Search the entries below. Return every line that has "hinge" in it.
+---+
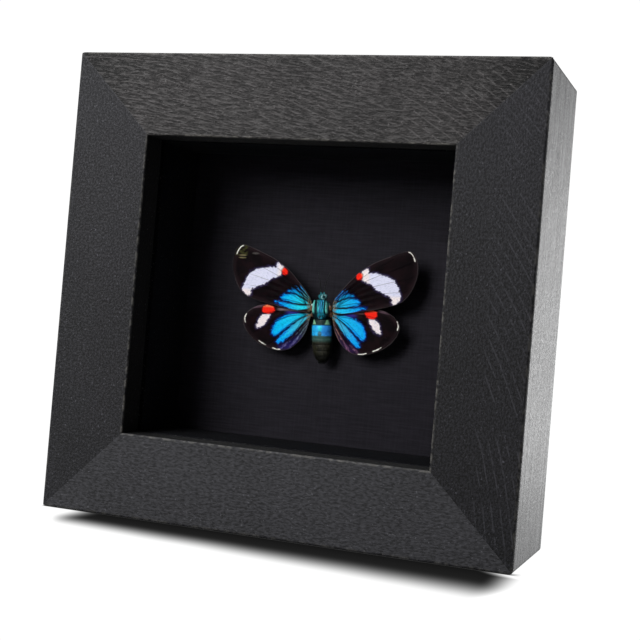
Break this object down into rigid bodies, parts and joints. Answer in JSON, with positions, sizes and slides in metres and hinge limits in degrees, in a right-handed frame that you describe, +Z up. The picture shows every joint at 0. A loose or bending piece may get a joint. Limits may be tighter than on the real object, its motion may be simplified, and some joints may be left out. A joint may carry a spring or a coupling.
{
  "type": "framed moth specimen",
  "caption": "Spread day-flying moth pinned on a black linen board behind glass, in a deep mitred black wooden shadow-box frame that stands on its bottom edge.",
  "frame": {"origin": "on the standing surface, under the middle of the whole object", "axes": "+Z up the frame, -Y out of the glazed front, +X to the right as seen from the front"},
  "size_m": [0.127, 0.043, 0.123],
  "materials": {
    "black_wood": "black stained, satin, with fine saw marks",
    "glass": "clear, polished",
    "black_card": "matt black",
    "linen_board": "black paper with a fine linen grain",
    "hardboard": "smooth brown hardboard",
    "steel": "plain zinc plated",
    "moth_body": "metallic blue-green scales, olive towards the tail",
    "wing": "brown-black scales with bright blue rays, lilac-white bands and red spots"
  },
  "bodies": {
    "root": {"rail_top": "black_wood", "rail_bottom": "black_wood", "stile_left": "black_wood", "stile_right": "black_wood", "glass_pane": "glass", "spacer_top": "black_card", "spacer_bottom": "black_card", "spacer_left": "black_card", "spacer_right": "black_card", "mount_board": "linen_board", "back_panel": "hardboard", "point_top": "steel", "point_bottom": "steel", "point_left": "steel", "point_right": "steel", "hanger": "steel", "hanger_nail_left": "steel", "hanger_nail_right": "steel", "moth_body": "moth_body", "forewing_left": "wing", "forewing_right": "wing", "hindwing_left": "wing", "hindwing_right": "wing", "mounting_pin": "steel"}
  },
  "joints": []
}
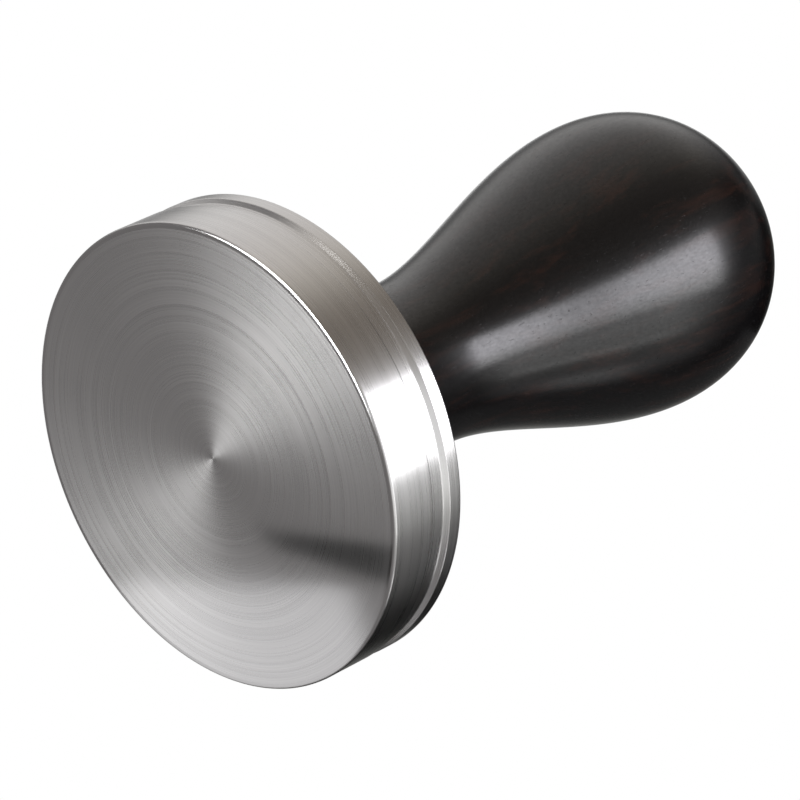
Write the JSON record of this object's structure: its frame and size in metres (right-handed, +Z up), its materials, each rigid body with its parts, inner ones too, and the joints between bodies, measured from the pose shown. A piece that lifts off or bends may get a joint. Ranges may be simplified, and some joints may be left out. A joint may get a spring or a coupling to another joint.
{
  "type": "espresso tamper",
  "caption": "Hand tamper for espresso: a flat round turned steel base with a grooved rim, and a pear-shaped dark hardwood handle that unscrews from it.",
  "frame": {"origin": "centre of the flat tamping face, where the tamper stands", "axes": "+Z up the tool's axis from the tamping face to the top of the handle; X and Y are equal, because the tool is round"},
  "size_m": [0.058, 0.058, 0.0925],
  "materials": {
    "turned_steel": "stainless steel, finely turned, with concentric marks on the face",
    "stud_steel": "plain stainless set screw with a rolled thread",
    "washer_nylon": "black nylon, matt",
    "insert_brass": "machined brass",
    "dark_hardwood": "near-black ebony, fine straight grain, gloss lacquer"
  },
  "bodies": {
    "base": {"piston_base": "turned_steel", "handle_stud": "stud_steel"},
    "washer": {"friction_washer": "washer_nylon"},
    "handle": {"threaded_insert": "insert_brass", "turned_handle": "dark_hardwood"}
  },
  "joints": [
    {"name": "handle_turn", "type": "hinge", "parent": "base", "child": "washer", "pos_m": [0, 0, 0.0113], "axis": [0, 0, 1], "range_deg": [0, 3061]},
    {"name": "handle_rise", "type": "slide", "parent": "washer", "child": "handle", "axis": [0, 0, 1], "range_m": [0, 0.01063]}
  ],
  "couplings": [
    {"joint": "handle_turn", "follows": "handle_rise", "rad_per_m": 5026.5}
  ]
}
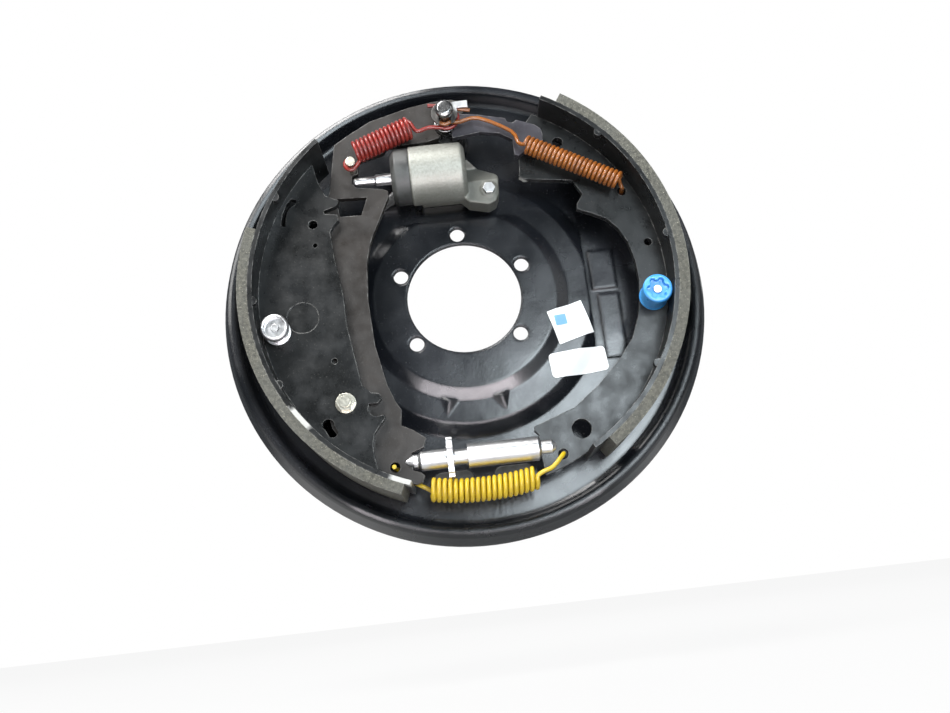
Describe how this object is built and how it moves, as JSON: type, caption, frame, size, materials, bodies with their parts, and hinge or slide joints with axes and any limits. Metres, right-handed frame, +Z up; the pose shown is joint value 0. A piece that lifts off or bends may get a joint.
+---+
The solution.
Break this object down into rigid bodies, parts and joints. Answer in JSON, with positions, sizes and slides in metres and hinge limits in degrees, in a right-handed frame that you describe, +Z up. The picture shows every joint at 0. A loose or bending piece may get a joint. Limits may be tighter than on the real object, its motion may be simplified, and some joints may be left out. A joint may carry a spring or a coupling.
    {"name": "handle_turn", "type": "hinge", "parent": "base", "child": "washer", "pos_m": [0, 0, 0.0113], "axis": [0, 0, 1], "range_deg": [0, 3061]},
Describe how this object is built and how it moves, as JSON: type, caption, frame, size, materials, bodies with their parts, and hinge or slide joints with axes and any limits. Metres, right-handed frame, +Z up; the pose shown is joint value 0. A piece that lifts off or bends may get a joint.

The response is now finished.